31 Jan CES apologises after bitter row over changes to RE
The Catholic Education Service, which supports Church schools in England and Wales, has apologised to a senior educationalist following a row over planned changes by the Government to the Religious Education syllabus.
In a public statement, the CES had accused Dr Peter Vardy, a former vice principal of Heythrop College who now runs Candle Conferences with his wife Charlotte, of misrepresenting a Department for Education consultation on reforms to both A level and GCSE RE courses.
It also accused Dr Vardy of having a vested financial interest in opposing the changes, a claim the academic strenuously denies. Candle Conferences charges school pupils attending the philosophy and ethics events it runs, but Dr Vardy stresses his company does not make large profits.
— Matthew Livermore (@mrlivermore) December 23, 2014
Following Dr Vardy’s objection to the accusations, the CES issued a second statement saying: “We sincerely regret any personal offence inadvertently caused by the statement, and apologise if the way the statement came across was perceived as a personal attack.” The Department for Education has recently completed a consultation on changes to the RE curriculum during which it received hundreds of submissions. It is proposing that pupils study at least two religions at GCSE, while A level would include in-depth study of one religion and the examination of texts. The department says it wants RE A level to prepare students better for university and to be more academically rigorous. Many schools have chosen to focus their teaching of A level RE on the philosophy of religion and ethics but the Government wants to broaden this out. The CES supports the changes because of their “increased religious content” and says that while philosophy and ethics are important they should “not make up the entirety of the A level”.
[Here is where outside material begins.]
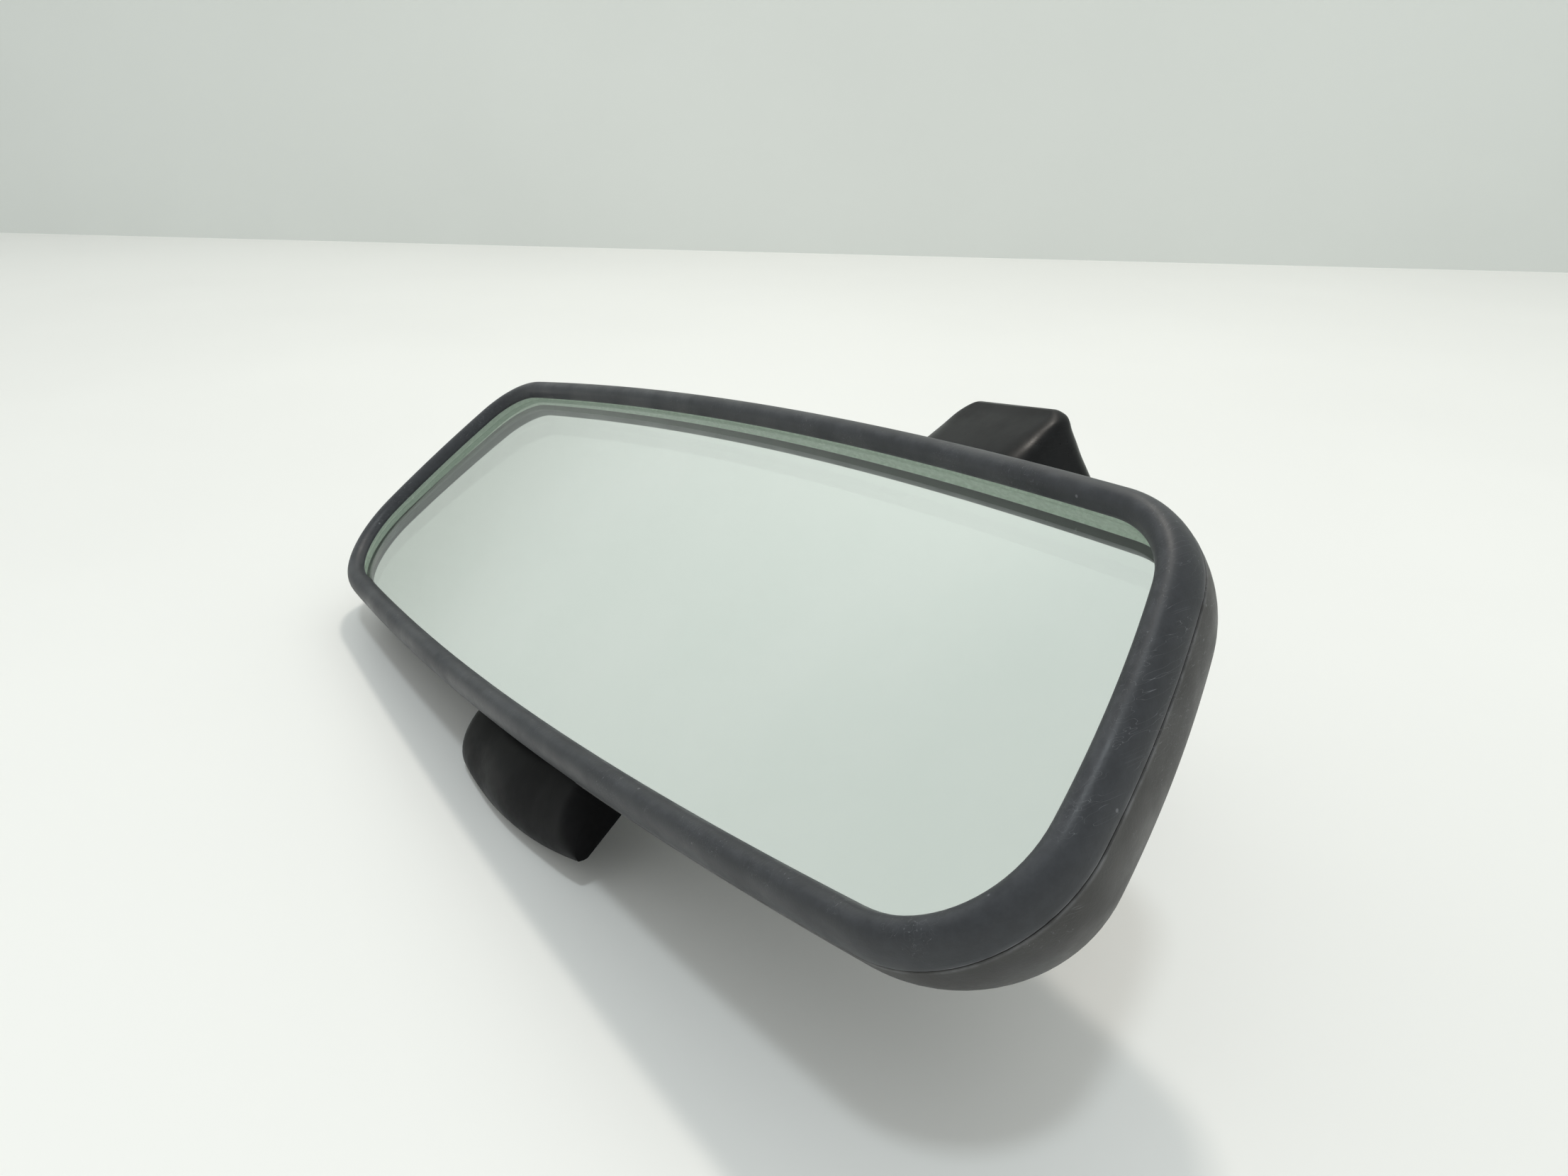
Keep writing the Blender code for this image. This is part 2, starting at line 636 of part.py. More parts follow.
def build_foot():
    cover = mesh_object("foot_cover", foot_solid(0, 0, 0, FOOT_HEIGHT), BLACK_GLOSS_PLASTIC, FOOT)
    hollow = foot_solid(COVER_WALL, 6.0, COVER_WALL, FOOT_HEIGHT - COVER_WALL)
    boolean(cover, mesh_object("cover_hollow", hollow, None, FOOT), "DIFFERENCE")
    window = rounded_box((-14.4, -30.0, -11.5), (14.4, 0.0, 13.0), 4.0, 3)
    boolean(cover, mesh_object("arm_window", window, None, FOOT), "DIFFERENCE")
    key_hole = cylinder((11.0, *SET_SCREW_AT), (25.0, *SET_SCREW_AT), 2.4)
    boolean(cover, mesh_object("key_hole", key_hole, None, FOOT), "DIFFERENCE")
    channel = box((-CHANNEL_HALF_WIDTH, CHANNEL_FLOOR, -30.0), (CHANNEL_HALF_WIDTH, 30.0, CHANNEL_TOP))
    cutter = mesh_object("button_channel", channel, None, FOOT)
    boolean(cover, cutter, "DIFFERENCE")

    inset = COVER_WALL + 0.4
    block = foot_solid(inset, 0.3, inset, FOOT_HEIGHT - inset - 1.0)
    base = mesh_object("foot_base", block, DIECAST, FOOT)
    front_cut = box((-30, -40, -30), (30, 0.9, 14.0))
    boolean(base, mesh_object("base_front_cut", front_cut, None, FOOT), "DIFFERENCE")
    socket = mesh_object("base_socket", sphere((0, 0, 0), BOWL_INNER), None, FOOT, FOOT_FRAME_TURN)
    boolean(base, socket, "DIFFERENCE")
    boolean(base, cutter, "DIFFERENCE")
    thread = cylinder((5.0, *SET_SCREW_AT), (25.0, *SET_SCREW_AT), 2.0 + GAP)
    boolean(base, mesh_object("set_screw_hole", thread, None, FOOT), "DIFFERENCE")
    return base


CAP_SCREW_SPOTS = (("upper", -11.2, 9.1), ("lower", 11.2, -9.1))


def build_foot_socket(base):
    """The cap that holds the upper ball in the foot, and its screws."""
    plate = rounded_box((-14.0, -MOUTH_HEIGHT, -12.0), (14.0, 0.6, 12.0), 1.0, 2)
    cap = mesh_object("foot_socket_cap", plate, DIECAST, FOOT)
    hollow = mesh_object("cap_hollow", sphere((0, 0, 0), BOWL_INNER), None, FOOT, FOOT_FRAME_TURN)
    boolean(cap, hollow, "DIFFERENCE")
    for label, x, z in CAP_SCREW_SPOTS:
        hole = cylinder((x, -12, z), (x, 10.0, z), SCREW_RADIUS + GAP, 16)
        cutter = mesh_object(f"cap_hole_{label}", hole, None, FOOT)
        boolean(cap, cutter, "DIFFERENCE")
        boolean(base, cutter, "DIFFERENCE")
        place = Matrix.Translation((x, -MOUTH_HEIGHT - GAP, z)) @ FOOT_FRAME_TURN
        screw(f"cap_screw_{label}", 11.5, FOOT, place)


def build_foot_fixings():
    profile = [(0.0, 5.2), (1.4, 5.2), (2.0, 4.6), (2.0, 0.0), (1.1, 0.0), (1.1, 2.4), (0.0, 2.4)]
    turned("foot_set_screw", profile, STEEL, FOOT, facing((13.6, *SET_SCREW_AT), (-1, 0, 0)), 16)
    length = BUTTON_LENGTH - 7.0
    low = CHANNEL_TOP - BUTTON_LENGTH + 2.0
    floor = CHANNEL_FLOOR + 0.5
    bow = [(floor + 1.2 * sin(pi * i / 8), low + length * i / 8) for i in range(9)]
    loop = [(y - 0.2, z) for y, z in bow] + [(y + 0.2, z) for y, z in reversed(bow)]
    strip = loft([[Vector((x, y, z)) for y, z in loop] for x in (-4.0, 4.0)])
    mesh_object("button_spring", strip, STEEL, FOOT)


# ---------------------------------------------------------------- assembly

clear_scene()
PARTS = collection("interior_rearview_mirror")
CUTTERS = collection("cutters")

CHARCOAL_PLASTIC = material("charcoal_plastic", (0.028, 0.030, 0.033), 0.5)
BLACK_PLASTIC = material("black_plastic", (0.012, 0.012, 0.013), 0.42)
BLACK_GLOSS_PLASTIC = material("black_gloss_plastic", (0.012, 0.012, 0.013), 0.3)
MIRROR_GLASS = material("mirror_glass", (0.75, 0.8, 0.77), 0.02, 1.0)
BACKING_FILM = material("backing_film", (0.2, 0.21, 0.22), 0.6)
FOAM = material("foam", (0.05, 0.05, 0.055), 0.95)
NYLON = material("nylon", (0.75, 0.73, 0.68), 0.45)
DIECAST = material("diecast_zinc", (0.42, 0.42, 0.43), 0.5, 1.0)
STEEL = material("steel", (0.55, 0.56, 0.58), 0.3, 1.0)
CHROME = material("polished_steel", (0.7, 0.7, 0.72), 0.12, 1.0)
SATIN_BLACK_METAL = material("satin_black_metal", (0.02, 0.02, 0.022), 0.4, 0.4)

OUTLINE = opening_outline()
TILT = Matrix.Rotation(radians(-SIDE_LIFT), 4, "Y") @ Matrix.Rotation(radians(-LEAN_BACK), 4, "X")
HEAD_MATRIX = Matrix.Translation(HEAD_PLACE) @ TILT
HEAD = empty("head", Matrix.Translation(Vector(HEAD_PLACE) * MM) @ TILT)
ARM_LINE = Vector(UPPER_BALL) - lower_ball_on_table()
ARM = empty("arm", facing(lower_ball_on_table() * MM, ARM_LINE))
FOOT_TILT = Matrix.Rotation(radians(FOOT_ROLL), 4, "Y")
FOOT = empty("foot", Matrix.Translation(Vector(UPPER_BALL) * MM) @ FOOT_TILT)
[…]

Dr Vardy told The Tablet said the changes would achieve the “opposite” of making the subject more rigorous. He has proposed an alternative curriculum that would include the study of texts, ethics, philosophy of religion and the in-depth examination of figures such as St Augustine or St Thomas Aquinas. He said the new curriculum plans “watered down philosophy of religion and ethics”, were too focused on the “sociological and phenomenological study of RE” and betrayed Pope John Paul II’s 1998 encyclical, Fides et Ratio on the interrelationship between philosophy and theology. Dr Vardy said that he and his wife had consulted numerous schools, including a number of teachers at Catholic schools, who shared their concerns. He added that pupil numbers studying would decline rapidly if the changes came in to effect but there was strong interest among young people in the primary, existential questions such as the existence of God put forward by philosophy of religion.